A video showing a hiker being chased by a mountain lion or cougar on a trail in Utah is being widely shared on social media. The video shows the man frantically backtracking while trying to scare the animal away.
Kyle Burgess was on a hike in the Slate Canyon Trail over the weekend when he saw the animal at the end of a turn, only to realise it was a mountain lion with its cubs. The footage showed the mountain lion charging towards him, and him yelling expletives as he fled to safety.
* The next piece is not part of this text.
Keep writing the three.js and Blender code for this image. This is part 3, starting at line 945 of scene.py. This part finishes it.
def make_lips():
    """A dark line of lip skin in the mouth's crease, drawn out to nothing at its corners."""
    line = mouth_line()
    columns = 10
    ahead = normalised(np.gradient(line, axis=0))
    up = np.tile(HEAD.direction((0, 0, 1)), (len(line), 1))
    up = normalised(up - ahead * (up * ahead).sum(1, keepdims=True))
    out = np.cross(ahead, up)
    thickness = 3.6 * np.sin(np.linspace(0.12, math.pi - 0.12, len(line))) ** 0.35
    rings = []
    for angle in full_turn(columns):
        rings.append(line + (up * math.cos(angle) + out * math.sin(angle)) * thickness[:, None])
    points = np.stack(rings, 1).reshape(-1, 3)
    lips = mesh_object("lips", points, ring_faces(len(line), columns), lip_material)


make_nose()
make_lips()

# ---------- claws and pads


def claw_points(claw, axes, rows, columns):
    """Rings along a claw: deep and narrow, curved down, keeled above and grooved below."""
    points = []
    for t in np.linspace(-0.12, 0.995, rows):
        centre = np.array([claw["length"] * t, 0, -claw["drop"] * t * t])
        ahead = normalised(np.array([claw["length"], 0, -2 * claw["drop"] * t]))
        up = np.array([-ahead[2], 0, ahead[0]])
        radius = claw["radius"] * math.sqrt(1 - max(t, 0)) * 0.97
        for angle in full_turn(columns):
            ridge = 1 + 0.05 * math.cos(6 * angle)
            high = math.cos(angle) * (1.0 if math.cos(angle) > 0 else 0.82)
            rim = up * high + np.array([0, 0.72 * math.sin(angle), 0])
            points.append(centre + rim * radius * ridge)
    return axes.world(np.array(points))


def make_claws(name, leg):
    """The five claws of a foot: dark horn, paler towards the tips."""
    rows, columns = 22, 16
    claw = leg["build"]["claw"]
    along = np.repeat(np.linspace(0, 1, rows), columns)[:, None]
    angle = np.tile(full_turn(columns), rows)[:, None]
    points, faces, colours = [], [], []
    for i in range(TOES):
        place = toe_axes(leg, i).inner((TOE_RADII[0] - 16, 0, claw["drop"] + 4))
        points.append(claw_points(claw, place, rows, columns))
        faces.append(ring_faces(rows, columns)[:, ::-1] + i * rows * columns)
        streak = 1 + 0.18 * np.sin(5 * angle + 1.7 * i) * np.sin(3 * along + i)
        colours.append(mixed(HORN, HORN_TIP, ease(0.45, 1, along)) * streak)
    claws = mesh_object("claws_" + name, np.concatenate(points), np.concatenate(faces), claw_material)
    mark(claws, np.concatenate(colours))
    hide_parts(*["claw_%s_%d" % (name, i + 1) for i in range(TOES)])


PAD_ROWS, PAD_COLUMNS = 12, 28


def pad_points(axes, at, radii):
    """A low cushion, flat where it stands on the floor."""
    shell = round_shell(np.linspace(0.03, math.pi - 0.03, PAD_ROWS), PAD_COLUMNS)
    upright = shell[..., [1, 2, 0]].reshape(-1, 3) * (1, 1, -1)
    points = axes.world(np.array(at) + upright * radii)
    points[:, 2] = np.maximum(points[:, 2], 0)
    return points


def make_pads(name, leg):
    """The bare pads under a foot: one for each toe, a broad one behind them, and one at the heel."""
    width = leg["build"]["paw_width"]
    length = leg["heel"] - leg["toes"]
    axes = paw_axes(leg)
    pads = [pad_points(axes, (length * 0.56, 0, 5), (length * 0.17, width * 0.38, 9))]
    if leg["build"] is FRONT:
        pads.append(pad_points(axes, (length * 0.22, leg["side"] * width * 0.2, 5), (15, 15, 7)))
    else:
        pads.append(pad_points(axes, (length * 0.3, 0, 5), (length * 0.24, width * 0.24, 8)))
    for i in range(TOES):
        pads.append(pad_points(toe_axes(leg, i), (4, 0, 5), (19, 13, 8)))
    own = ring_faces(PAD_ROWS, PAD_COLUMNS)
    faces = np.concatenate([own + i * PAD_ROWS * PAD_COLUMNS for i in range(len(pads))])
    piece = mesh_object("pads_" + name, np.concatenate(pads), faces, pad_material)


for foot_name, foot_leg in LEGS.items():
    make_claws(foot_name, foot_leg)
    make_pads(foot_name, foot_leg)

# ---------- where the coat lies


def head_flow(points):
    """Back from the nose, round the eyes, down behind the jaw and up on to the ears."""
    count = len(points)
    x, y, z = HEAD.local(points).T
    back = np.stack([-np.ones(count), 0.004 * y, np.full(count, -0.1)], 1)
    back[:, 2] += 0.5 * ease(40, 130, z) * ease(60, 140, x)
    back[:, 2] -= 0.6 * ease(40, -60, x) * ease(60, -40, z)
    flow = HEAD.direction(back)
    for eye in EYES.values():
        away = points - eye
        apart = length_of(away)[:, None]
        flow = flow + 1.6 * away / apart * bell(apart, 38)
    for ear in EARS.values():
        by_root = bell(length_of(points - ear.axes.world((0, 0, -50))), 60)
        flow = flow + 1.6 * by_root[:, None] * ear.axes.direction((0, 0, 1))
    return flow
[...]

“I found what I thought were bobcats on the trail during a run. Turns out they were cougar cubs and their mother was not happy to see me. She follows me for over six minutes acting very aggressive while I walk backwards up the trail. Very scary cougar encounter,” he wrote online while sharing the video.
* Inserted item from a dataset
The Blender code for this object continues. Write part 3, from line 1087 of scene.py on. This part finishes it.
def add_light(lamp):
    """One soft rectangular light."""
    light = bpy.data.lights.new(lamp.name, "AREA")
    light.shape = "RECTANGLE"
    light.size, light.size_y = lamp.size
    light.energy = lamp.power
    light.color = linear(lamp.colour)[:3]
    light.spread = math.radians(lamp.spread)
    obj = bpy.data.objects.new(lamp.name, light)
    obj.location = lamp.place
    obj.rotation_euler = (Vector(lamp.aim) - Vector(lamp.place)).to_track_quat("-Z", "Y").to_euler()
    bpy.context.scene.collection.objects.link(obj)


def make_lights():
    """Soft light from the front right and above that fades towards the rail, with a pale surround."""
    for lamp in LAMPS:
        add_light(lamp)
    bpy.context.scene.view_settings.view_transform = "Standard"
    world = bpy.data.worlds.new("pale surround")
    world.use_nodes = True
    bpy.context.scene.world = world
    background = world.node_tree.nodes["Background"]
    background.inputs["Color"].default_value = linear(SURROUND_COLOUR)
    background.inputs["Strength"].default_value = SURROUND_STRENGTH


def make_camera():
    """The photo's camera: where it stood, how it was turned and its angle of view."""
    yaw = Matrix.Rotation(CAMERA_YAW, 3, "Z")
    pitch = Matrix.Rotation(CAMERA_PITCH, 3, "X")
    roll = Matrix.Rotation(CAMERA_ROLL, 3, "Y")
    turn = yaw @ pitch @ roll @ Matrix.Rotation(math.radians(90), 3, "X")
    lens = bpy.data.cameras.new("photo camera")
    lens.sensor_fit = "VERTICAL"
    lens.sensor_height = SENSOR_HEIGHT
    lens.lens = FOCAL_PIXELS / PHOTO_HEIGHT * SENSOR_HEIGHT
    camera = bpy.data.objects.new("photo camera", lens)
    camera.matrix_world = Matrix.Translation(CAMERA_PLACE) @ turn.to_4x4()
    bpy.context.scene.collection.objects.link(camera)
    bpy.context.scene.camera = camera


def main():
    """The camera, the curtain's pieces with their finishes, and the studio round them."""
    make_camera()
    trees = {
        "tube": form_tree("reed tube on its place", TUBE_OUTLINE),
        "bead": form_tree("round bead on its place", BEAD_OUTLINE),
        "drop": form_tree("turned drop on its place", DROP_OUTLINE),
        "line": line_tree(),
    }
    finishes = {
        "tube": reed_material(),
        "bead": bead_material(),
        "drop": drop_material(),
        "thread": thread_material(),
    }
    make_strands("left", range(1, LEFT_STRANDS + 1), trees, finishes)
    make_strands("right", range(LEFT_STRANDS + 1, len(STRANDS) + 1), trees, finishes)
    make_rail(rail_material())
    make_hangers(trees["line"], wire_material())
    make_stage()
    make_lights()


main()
“Go! Go! Go!” Burgess is heard yelling at the animal in the video recorded encounter. “Go away! I’m big and scary!”
“Come on, dude. I don’t feel like dying today,” he is heard saying at one point in the clip.
Watch the video here:
“I didn’t really know what kind of cubs they were or what animal they were. Once I did realised what they were, I was like, that’s mom right there. I’m screwed,” he told Fox 13. He added that he did all the “right things” by not turning around, making himself “bigger,” and making a lot of noise.
Burgess ultimately was able to throw a rock at the cougar, and it went away.
“It was a surreal moment,” he told The Salt Lake Tribune. “I go out on hikes all the time and you think nothing will really happen — until it does happen.”
Many pointed out that in the over six-minute-long video it’s visible that the man approached the animal and it was only trying to protect its young.
1. This video of a cougar “escorting” a hiker is going around & most people are just tweeting out the part where she’s behaving aggressively
What’s missing is the part where he approached her kittens/cubs
Also want to use this opportunity to talk about safety around large cats pic.twitter.com/Iq1BEzUQkP
— Yashar Ali 🐘 (@yashar) October 13, 2020
4. The hiker who posted the video and many news outlets are saying she’s “stalking” him. That’s not what’s happening in that video. Cougars are ambush predators…if she were stalking him we wouldn’t see her on camera the whole time. She would have pounced on him out of nowhere.
— Yashar Ali 🐘 (@yashar) October 13, 2020
While wildlife management sometimes involves removing dangerous individuals, this should be selective. If uninformed voters are deciding management regulations based on biased or misinformation, we’re doing them and our wildlife a disservice.
— Imogene Cancellare (@biologistimo) October 12, 2020
Slate Canyon near Provo, Utah:
This guy went on his run and a cougar stalked him for more than 6-minutes.
Omg…pic.twitter.com/FT7AfG2EC4
— Rex Chapman🏇🏼 (@RexChapman) October 12, 2020
If you take the time to watch the full 6-min video, you can see that the hiker approached the cougar’s cubs. She is chasing him away from them. Her posturing isn’t, “I’m going to eat you,” it’s “Go away.” https://t.co/3JMbf1Beyf
— Maryn McKenna (@marynmck) October 13, 2020
Every clip of this encounter being tweeted cuts out the first minute where he spots a cougar at a distance running away from him and then walks after it to get a closer look https://t.co/q881u0rlRR
— Josh Billinson (@jbillinson) October 13, 2020
This hike is doing exactly what you DO NOT want to do in this situation. pic.twitter.com/RJwJh2LUZY
— virginia lingham (@vridesbikes) October 12, 2020
The cat took off when the hiker bent down to pick up a rock–suggesting that the cat has learned that when people do this, it gets hit–I was kind of sad to see that. The cat is in its home–it’s the people who are encroaching and threatening it. It’s just being a cat.
— SilphiumT (@Silphium_T) October 13, 2020
There’s a lot of species that I refer to as ankle bitters. This is a perfect example of an ankle bitter. You turn away you’re toast. This dude survived because he didn’t turn his back.